In 2012 the handling of the Touareg rebellion prompted some army factions to stage an uprising, sparking a civil war.
Jihadist groups took advantage of the situation and took control of the north of the country, imposing strict Islamic law.
The Islamist group Ansar Dine was involved in taking control of Timbuktu.
The resulting fighting needed the intervention of French forces to push away the militants and regain much of northern Mali.
But the jihadists are still active and have carried out numerous attacks across the country.
The most prominent group is Ansar Dine, led by Iyad Ag Ghaly. The group is linked to AQIM and has vowed to destabilise the Sahel region. Ghaly recently called for attacks on France and its interests in Mali.
The group implemented Sharia law in towns it captured during the 2012 uprising, including the ancient city of Timbuktu.
A new jihadist group known as Macina Liberation Front (FLM) has recently emerged in central Mali.
It is linked with Ansar Dine and just last week, carried out an attack on a military checkpoint in the region of Djenne, a town 500km north-east of the capital Bamako.
Its leader has called for continued attacks on the government.
Last week, the Malian authorities said that information from members of the public had led to the arrest of one of the group's leading financiers during an army operation in the central region of Mopti.
AQIM has a much larger reach, operating across North Africa and the Sahel, including Mali.

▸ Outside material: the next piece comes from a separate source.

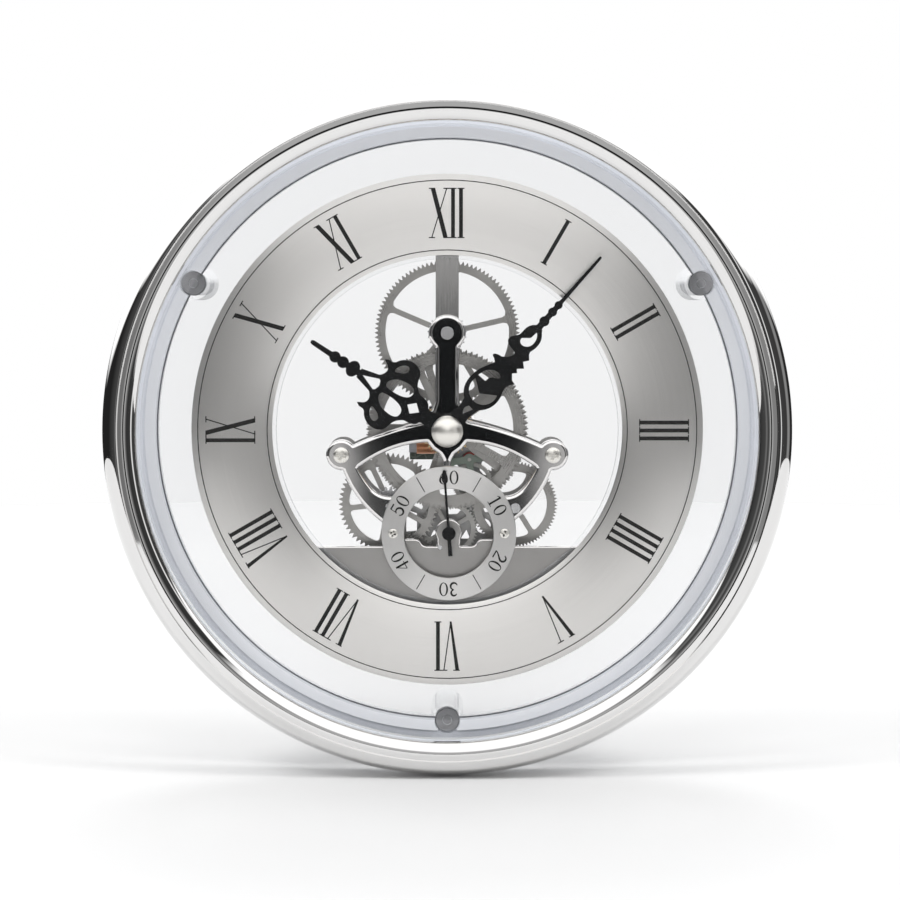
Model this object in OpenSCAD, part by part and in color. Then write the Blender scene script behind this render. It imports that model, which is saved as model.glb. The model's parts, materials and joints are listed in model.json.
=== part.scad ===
// Round quartz skeleton clock insert: chrome bezel, clear case, open gear movement.
// Millimetres. +Z is up, the dial faces -Y. The origin is on the clock's axis,
// in the plane where the bezel sits against the panel that it is let into.

/* [Case] */
// Outside diameter of the chrome bezel
bezel_d = 150; // [146:1:156]
// How far the bezel stands in front of the panel
bezel_h = 10; // [9.5:0.5:12]
// Outside diameter of the clear case, which goes through the panel
case_d = 137.6; // [136:0.2:138]
// Depth of the clear case behind the panel face
case_depth = 30; // [30:0.5:34]
// Wall thickness of the clear case
case_wall = 1.8; // [1.6:0.1:2.4]
// Thickness of the front glass
glass_t = 2; // [1.6:0.1:2.2]
// Radius of the circle of the three case screws
case_screw_r = 64.8; // [64:0.1:65]

/* [Dial] */
// Outside diameter of the chapter ring
chapter_d = 112.8; // [110:0.2:116]
// Inside diameter of the chapter ring
chapter_bore = 77.2; // [76:0.2:78]
// Height of the Roman numerals
numeral_h = 11; // [10:0.1:11.4]
// Thickness of the chapter ring
chapter_t = 0.5; // [0.4:0.1:0.6]
// Thickness of the clear dial plate
dial_plate_t = 2.5; // [2:0.1:2.5]

/* [Seconds dial] */
// Distance of the seconds dial below the centre
seconds_z = -22.8; // [-23:0.1:-22.6]
// Offset of the seconds dial to the right
seconds_x = 0.35; // [0:0.05:0.4]
// Outside diameter of the seconds dial
seconds_d = 29.8; // [29:0.2:30]
// Bore of the seconds dial
seconds_bore = 19.8; // [19.4:0.2:20.4]

/* [Hands] */
// Length of the minute hand from the centre
minute_len = 50.8; // [49:0.2:52]
// Length of the hour hand from the centre
hour_len = 35.8; // [34:0.2:36]
// Thickness of each hand
hand_t = 0.5; // [0.4:0.05:0.6]
// Minutes shown at rest
rest_minute = 6.9; // [0:0.05:59]
// Hours shown at rest
rest_hour = 10; // [0:1:11]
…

Boko Haram, the group linked to Islamic State and based in the Lake Chad Basin, has also been known to have links to Malian extremist groups, receiving training and weapons from some jihadists in the north of the country.
Well co-ordinated attack
The security situation in Mali has prompted counter-insurgency measures by the country's military forces including just north of the capital Bamako. France has also maintained its involvement. France colonised Mali in the late 19th century, and it regained independence in 1960.
France has 3000 forces operating in the Sahel as part of an anti-terror operation known as Operation Barkhane.

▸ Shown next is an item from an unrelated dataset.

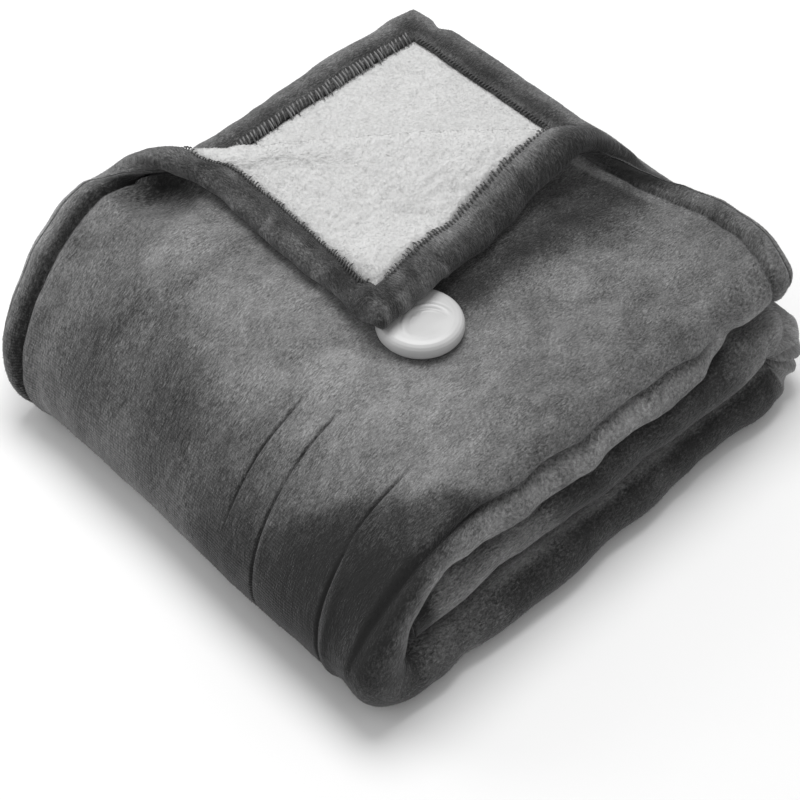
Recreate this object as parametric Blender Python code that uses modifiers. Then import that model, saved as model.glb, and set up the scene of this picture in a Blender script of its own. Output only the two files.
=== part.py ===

In response to the latest Bamako attack, France also deployed its Special Forces unit to Bamako, including the National Gendarmerie Intervention Group (GIGN) involved in countering the recent Paris attacks.
Mali's neighbours like Burkina Faso and Ivory Coast have expressed concerns about the spread of jihadist fighters and have stepped up the security operation on their border areas in an attempt to keep the militants out.
Second attack this year
Today's attack on the Malian capital Bamako is the second this year, after five people were killed in a bar popular with foreign nationals back in March.
In August, attackers killed 13 people, including five UN workers, in another hotel siege in the Malian town of Sevare, 600km north of Bamako.
However, until recently, Islamist-related violence has not reached too far south in this vast West African state.
Instead, Malian security forces and UN peacekeepers have kept their focus on areas north of the River Niger and in the Sahara desert, where al-Qaeda linked militants and Touareg secessionists combined to seize vast swathes of territory back in 2013, before France sent troops to push them back.
Mali attack unlikely to be linked to Paris
AQIM and its affiliate al-Murabitoun, which is led by Algerian militant Mokhtar Belmokhtar, have claimed joint responsibility for the attack on the Radisson Blu hotel in Mali's capital, Bamako, the Mauritanian news agency Al-Akhbar reported.
Al-Akhbar is considered a reliable source of information about al-Murabitoun operations, and the group has often chosen to publish its messages through the agency.
Just a week after the attacks on Paris, people are discussing if the attack on a hotel in Mali's capital, Bamako, could be linked.
Brett McGurk, the US Special Presidential Envoy to the coalition battling so-called Islamic State, told the MSNBC news channel that it was too early to tell.
Groups in Mali weren't particularly connected to IS - and it now seemed that an al-Qaeda off-shoot may have carried out the attack.
Meanwhile, politics and security analyst Andrew Lebovich said logistics made him doubt there was a link.
The attack on the Radisson Blu Hotel in Bamako appears to have been well co-ordinated and carried out by a group that had studied the layout of the building and knew the hotel normally has a large number of international guests.
This was a group that had strong a local knowledge but also a wider agenda to grab global headlines.